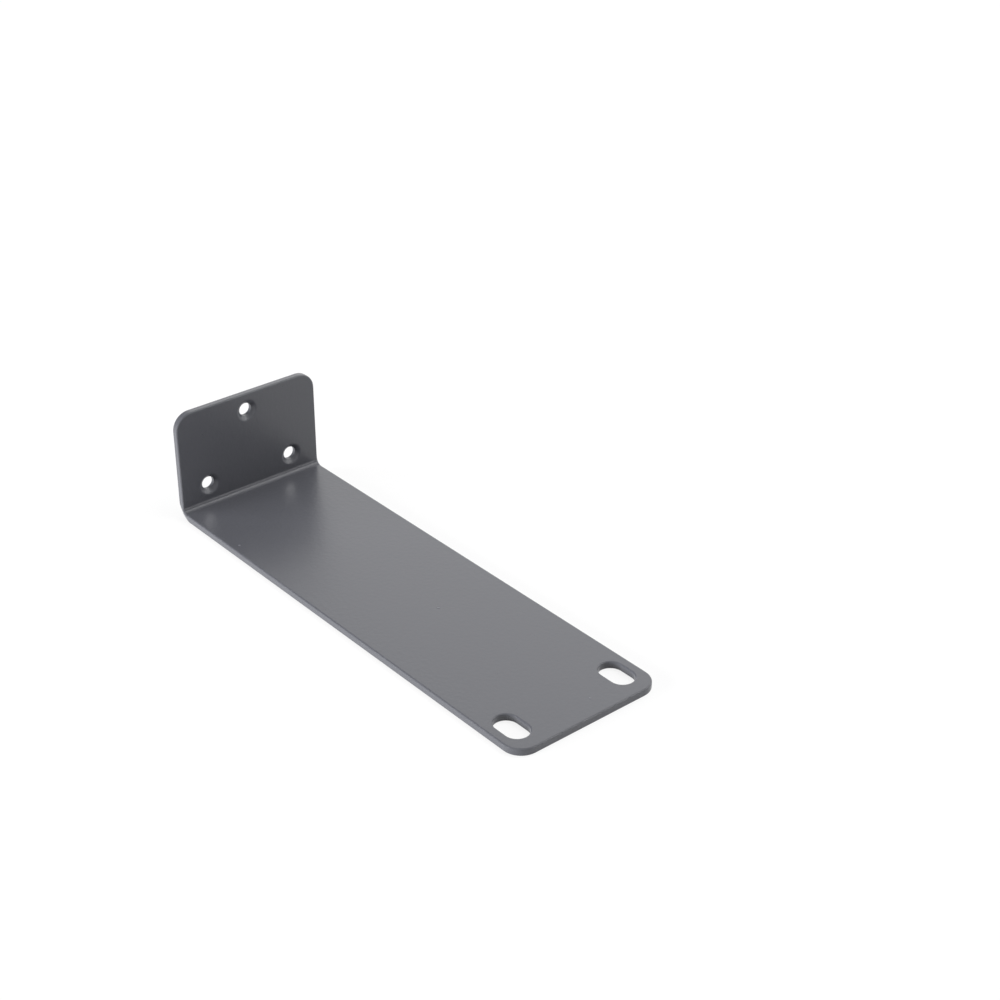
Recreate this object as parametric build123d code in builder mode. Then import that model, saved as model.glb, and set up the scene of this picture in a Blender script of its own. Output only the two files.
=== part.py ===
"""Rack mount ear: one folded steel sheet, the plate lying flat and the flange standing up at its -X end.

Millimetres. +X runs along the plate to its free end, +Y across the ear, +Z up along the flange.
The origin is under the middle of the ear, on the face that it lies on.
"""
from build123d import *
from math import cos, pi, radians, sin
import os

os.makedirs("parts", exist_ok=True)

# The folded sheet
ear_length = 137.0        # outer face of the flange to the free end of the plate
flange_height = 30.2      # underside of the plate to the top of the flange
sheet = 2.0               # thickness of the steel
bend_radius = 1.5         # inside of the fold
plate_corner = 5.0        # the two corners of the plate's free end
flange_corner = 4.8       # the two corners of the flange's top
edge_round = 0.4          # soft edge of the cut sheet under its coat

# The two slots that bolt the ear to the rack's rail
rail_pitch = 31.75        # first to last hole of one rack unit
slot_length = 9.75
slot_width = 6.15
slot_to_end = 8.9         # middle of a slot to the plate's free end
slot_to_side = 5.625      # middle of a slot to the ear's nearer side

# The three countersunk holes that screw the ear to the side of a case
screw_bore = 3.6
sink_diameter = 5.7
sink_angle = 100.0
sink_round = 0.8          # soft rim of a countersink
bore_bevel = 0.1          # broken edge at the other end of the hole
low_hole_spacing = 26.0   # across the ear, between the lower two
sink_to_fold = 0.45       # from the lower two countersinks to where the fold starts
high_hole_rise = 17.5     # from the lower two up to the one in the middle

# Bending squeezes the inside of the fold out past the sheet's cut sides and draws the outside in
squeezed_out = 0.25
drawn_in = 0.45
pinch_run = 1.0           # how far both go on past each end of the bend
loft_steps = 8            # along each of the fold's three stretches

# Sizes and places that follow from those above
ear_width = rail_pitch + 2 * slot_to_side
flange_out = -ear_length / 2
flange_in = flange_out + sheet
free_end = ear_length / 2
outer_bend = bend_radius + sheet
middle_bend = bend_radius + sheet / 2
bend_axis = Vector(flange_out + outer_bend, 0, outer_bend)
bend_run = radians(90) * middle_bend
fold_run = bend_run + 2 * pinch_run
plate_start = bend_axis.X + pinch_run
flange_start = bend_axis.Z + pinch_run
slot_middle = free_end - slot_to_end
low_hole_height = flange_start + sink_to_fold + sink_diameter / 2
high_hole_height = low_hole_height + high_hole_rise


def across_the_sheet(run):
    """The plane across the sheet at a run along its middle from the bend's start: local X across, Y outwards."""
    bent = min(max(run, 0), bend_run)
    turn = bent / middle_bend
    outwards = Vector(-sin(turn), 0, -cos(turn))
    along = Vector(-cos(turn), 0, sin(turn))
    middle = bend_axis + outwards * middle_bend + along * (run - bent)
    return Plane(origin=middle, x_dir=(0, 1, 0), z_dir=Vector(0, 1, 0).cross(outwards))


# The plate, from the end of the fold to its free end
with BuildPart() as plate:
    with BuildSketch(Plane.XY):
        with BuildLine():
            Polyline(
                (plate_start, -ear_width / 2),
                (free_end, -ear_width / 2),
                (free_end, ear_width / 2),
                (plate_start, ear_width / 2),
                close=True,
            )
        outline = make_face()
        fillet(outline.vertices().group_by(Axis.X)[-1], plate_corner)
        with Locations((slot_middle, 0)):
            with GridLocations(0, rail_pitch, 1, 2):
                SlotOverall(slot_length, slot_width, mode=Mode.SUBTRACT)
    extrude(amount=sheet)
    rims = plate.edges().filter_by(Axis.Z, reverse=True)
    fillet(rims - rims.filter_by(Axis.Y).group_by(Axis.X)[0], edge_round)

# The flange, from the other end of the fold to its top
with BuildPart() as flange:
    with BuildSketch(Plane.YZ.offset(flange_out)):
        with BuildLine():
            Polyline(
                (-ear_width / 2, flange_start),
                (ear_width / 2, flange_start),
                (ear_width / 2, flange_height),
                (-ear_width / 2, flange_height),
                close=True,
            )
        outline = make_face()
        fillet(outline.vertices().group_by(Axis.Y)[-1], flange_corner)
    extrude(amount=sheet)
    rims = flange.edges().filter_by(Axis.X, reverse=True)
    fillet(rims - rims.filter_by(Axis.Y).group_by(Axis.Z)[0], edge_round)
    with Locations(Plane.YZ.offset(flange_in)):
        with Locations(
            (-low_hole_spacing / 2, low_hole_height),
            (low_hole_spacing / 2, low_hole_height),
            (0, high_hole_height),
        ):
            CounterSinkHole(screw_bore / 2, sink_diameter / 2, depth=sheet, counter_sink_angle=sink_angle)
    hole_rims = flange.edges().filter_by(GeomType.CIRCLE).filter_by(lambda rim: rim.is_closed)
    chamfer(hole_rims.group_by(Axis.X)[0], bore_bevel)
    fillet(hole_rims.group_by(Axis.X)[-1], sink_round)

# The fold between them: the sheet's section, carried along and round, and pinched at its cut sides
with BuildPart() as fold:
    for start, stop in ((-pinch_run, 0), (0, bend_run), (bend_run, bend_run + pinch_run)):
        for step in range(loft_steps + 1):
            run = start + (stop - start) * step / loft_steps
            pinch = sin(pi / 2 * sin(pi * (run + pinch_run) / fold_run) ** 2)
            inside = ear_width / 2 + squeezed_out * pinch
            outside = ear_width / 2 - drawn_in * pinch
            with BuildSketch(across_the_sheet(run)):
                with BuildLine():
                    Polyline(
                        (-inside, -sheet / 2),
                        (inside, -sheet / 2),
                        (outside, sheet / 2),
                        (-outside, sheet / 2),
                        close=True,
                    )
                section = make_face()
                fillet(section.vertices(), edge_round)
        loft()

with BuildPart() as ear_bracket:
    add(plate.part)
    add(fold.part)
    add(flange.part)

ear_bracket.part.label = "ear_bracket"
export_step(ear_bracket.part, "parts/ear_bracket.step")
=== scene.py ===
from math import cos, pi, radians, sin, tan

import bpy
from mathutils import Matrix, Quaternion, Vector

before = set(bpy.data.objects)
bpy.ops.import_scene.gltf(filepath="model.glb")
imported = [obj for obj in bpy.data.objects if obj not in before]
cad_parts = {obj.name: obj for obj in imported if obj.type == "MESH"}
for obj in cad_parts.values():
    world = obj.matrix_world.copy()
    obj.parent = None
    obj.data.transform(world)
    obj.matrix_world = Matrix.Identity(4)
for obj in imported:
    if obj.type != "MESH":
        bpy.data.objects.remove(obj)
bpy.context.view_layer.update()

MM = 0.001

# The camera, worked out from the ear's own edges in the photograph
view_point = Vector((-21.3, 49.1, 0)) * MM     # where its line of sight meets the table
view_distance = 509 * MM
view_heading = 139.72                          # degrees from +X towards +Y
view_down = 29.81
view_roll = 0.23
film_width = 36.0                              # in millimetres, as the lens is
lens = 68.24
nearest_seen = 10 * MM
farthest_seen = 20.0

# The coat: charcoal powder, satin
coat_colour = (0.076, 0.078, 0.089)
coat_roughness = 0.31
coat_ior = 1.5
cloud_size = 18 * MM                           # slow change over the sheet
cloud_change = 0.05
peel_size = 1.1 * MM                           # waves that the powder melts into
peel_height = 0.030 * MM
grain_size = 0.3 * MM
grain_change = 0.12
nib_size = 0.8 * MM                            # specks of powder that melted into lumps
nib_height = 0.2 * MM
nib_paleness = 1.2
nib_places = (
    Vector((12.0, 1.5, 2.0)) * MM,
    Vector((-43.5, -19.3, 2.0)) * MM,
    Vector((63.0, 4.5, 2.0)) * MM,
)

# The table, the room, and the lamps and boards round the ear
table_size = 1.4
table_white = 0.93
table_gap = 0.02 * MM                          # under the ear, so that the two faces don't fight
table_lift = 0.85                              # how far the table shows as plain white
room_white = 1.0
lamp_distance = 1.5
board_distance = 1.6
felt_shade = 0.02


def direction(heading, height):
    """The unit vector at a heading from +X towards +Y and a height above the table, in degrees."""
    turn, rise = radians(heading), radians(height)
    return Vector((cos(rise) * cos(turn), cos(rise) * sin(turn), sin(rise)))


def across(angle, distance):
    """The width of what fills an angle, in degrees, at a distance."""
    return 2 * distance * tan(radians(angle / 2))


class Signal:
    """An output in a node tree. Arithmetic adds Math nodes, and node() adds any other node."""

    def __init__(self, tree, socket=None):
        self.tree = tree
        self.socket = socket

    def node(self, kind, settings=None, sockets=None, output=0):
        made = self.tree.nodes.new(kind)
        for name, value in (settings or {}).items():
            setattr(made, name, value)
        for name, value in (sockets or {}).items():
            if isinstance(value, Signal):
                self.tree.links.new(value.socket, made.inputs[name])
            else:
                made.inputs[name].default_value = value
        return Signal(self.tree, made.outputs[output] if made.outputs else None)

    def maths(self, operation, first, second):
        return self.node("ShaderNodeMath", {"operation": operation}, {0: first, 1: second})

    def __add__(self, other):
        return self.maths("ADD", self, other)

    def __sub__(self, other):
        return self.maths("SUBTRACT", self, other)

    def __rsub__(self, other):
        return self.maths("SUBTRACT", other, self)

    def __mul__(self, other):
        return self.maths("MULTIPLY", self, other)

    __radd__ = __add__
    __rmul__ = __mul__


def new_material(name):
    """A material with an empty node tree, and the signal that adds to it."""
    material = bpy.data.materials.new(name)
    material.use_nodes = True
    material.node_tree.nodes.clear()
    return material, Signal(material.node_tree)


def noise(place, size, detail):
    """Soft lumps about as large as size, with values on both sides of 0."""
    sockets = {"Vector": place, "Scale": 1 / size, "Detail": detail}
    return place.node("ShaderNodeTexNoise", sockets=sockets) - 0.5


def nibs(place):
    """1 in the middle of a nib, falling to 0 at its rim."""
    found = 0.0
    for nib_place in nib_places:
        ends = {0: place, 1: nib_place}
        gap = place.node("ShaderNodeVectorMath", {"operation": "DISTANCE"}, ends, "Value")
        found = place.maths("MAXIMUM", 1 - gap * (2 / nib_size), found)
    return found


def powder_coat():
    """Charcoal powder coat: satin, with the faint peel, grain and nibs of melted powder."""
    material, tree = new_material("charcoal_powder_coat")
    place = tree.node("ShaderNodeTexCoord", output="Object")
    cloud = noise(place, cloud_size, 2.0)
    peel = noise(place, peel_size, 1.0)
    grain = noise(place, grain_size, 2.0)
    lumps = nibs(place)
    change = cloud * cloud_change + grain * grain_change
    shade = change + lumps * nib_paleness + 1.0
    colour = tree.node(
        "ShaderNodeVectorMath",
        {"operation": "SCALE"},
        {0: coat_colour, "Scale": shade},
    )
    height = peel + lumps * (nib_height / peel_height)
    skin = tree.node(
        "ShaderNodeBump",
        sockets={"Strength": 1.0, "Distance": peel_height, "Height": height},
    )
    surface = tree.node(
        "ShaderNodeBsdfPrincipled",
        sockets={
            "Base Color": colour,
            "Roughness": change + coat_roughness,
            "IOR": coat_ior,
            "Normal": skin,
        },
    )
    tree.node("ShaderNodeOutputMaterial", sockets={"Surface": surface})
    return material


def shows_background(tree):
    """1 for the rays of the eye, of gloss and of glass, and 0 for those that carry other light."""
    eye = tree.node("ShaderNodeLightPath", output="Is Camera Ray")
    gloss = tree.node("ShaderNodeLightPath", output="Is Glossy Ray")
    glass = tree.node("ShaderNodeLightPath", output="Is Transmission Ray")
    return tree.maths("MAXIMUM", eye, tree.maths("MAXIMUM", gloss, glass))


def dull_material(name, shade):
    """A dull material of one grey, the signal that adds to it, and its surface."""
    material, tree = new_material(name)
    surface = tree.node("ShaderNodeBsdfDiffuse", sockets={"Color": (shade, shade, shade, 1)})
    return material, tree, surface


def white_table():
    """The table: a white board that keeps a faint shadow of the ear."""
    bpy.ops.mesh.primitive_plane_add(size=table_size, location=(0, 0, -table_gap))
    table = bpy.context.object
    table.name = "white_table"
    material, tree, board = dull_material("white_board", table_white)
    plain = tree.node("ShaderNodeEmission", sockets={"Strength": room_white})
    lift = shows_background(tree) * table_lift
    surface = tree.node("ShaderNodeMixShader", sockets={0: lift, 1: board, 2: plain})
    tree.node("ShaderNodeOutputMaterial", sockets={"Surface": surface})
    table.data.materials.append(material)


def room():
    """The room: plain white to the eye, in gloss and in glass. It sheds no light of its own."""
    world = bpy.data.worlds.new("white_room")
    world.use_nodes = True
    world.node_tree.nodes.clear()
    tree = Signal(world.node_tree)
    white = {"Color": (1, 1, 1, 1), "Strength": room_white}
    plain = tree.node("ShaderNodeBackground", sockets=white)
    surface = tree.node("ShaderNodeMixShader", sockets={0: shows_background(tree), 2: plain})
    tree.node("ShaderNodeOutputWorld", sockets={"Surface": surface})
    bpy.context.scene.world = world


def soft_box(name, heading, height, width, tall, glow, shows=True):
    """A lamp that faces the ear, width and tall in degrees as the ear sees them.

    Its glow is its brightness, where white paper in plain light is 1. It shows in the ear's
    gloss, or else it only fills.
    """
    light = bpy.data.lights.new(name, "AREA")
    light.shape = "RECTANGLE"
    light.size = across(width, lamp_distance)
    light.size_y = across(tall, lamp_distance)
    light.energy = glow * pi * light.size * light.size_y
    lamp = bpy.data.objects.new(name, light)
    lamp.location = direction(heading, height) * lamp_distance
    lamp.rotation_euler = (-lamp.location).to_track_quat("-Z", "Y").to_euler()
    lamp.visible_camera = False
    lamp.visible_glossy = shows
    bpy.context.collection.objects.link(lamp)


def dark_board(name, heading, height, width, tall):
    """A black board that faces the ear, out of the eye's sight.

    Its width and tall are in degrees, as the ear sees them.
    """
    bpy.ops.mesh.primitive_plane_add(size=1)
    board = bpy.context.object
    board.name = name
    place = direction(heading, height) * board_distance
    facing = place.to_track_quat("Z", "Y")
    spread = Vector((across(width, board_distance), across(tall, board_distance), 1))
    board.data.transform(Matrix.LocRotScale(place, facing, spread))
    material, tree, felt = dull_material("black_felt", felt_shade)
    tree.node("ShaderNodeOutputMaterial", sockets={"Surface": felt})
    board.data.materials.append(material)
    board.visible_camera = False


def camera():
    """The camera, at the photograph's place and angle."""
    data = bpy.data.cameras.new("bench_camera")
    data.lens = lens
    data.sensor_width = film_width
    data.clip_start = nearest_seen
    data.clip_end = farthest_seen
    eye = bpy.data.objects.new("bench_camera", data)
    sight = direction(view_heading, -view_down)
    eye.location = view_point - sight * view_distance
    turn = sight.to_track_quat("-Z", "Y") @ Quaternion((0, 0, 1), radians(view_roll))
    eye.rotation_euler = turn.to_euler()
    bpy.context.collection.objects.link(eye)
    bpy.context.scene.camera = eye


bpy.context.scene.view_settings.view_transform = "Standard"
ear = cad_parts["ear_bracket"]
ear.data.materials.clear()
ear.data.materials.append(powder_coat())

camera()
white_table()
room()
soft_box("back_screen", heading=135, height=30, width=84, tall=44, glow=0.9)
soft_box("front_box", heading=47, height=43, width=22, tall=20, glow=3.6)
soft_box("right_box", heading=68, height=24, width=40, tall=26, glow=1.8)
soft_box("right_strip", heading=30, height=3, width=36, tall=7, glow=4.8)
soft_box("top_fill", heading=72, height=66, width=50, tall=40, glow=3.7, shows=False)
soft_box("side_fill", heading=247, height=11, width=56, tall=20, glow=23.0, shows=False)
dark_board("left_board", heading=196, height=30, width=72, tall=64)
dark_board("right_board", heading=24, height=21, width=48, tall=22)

......

- _Short exercise_: From the line containing "# The fold between" down to the line containing "farthest_seen = 20.0" in the material above, reproduce every line exactly, including the two end lines.

- _Result_:
# The fold between them: the sheet's section, carried along and round, and pinched at its cut sides
with BuildPart() as fold:
    for start, stop in ((-pinch_run, 0), (0, bend_run), (bend_run, bend_run + pinch_run)):
        for step in range(loft_steps + 1):
            run = start + (stop - start) * step / loft_steps
            pinch = sin(pi / 2 * sin(pi * (run + pinch_run) / fold_run) ** 2)
            inside = ear_width / 2 + squeezed_out * pinch
            outside = ear_width / 2 - drawn_in * pinch
            with BuildSketch(across_the_sheet(run)):
                with BuildLine():
                    Polyline(
                        (-inside, -sheet / 2),
                        (inside, -sheet / 2),
                        (outside, sheet / 2),
                        (-outside, sheet / 2),
                        close=True,
                    )
                section = make_face()
                fillet(section.vertices(), edge_round)
        loft()

with BuildPart() as ear_bracket:
    add(plate.part)
    add(fold.part)
    add(flange.part)

ear_bracket.part.label = "ear_bracket"
export_step(ear_bracket.part, "parts/ear_bracket.step")
=== scene.py ===
from math import cos, pi, radians, sin, tan

import bpy
from mathutils import Matrix, Quaternion, Vector

before = set(bpy.data.objects)
bpy.ops.import_scene.gltf(filepath="model.glb")
imported = [obj for obj in bpy.data.objects if obj not in before]
cad_parts = {obj.name: obj for obj in imported if obj.type == "MESH"}
for obj in cad_parts.values():
    world = obj.matrix_world.copy()
    obj.parent = None
    obj.data.transform(world)
    obj.matrix_world = Matrix.Identity(4)
for obj in imported:
    if obj.type != "MESH":
        bpy.data.objects.remove(obj)
bpy.context.view_layer.update()

MM = 0.001

# The camera, worked out from the ear's own edges in the photograph
view_point = Vector((-21.3, 49.1, 0)) * MM     # where its line of sight meets the table
view_distance = 509 * MM
view_heading = 139.72                          # degrees from +X towards +Y
view_down = 29.81
view_roll = 0.23
film_width = 36.0                              # in millimetres, as the lens is
lens = 68.24
nearest_seen = 10 * MM
farthest_seen = 20.0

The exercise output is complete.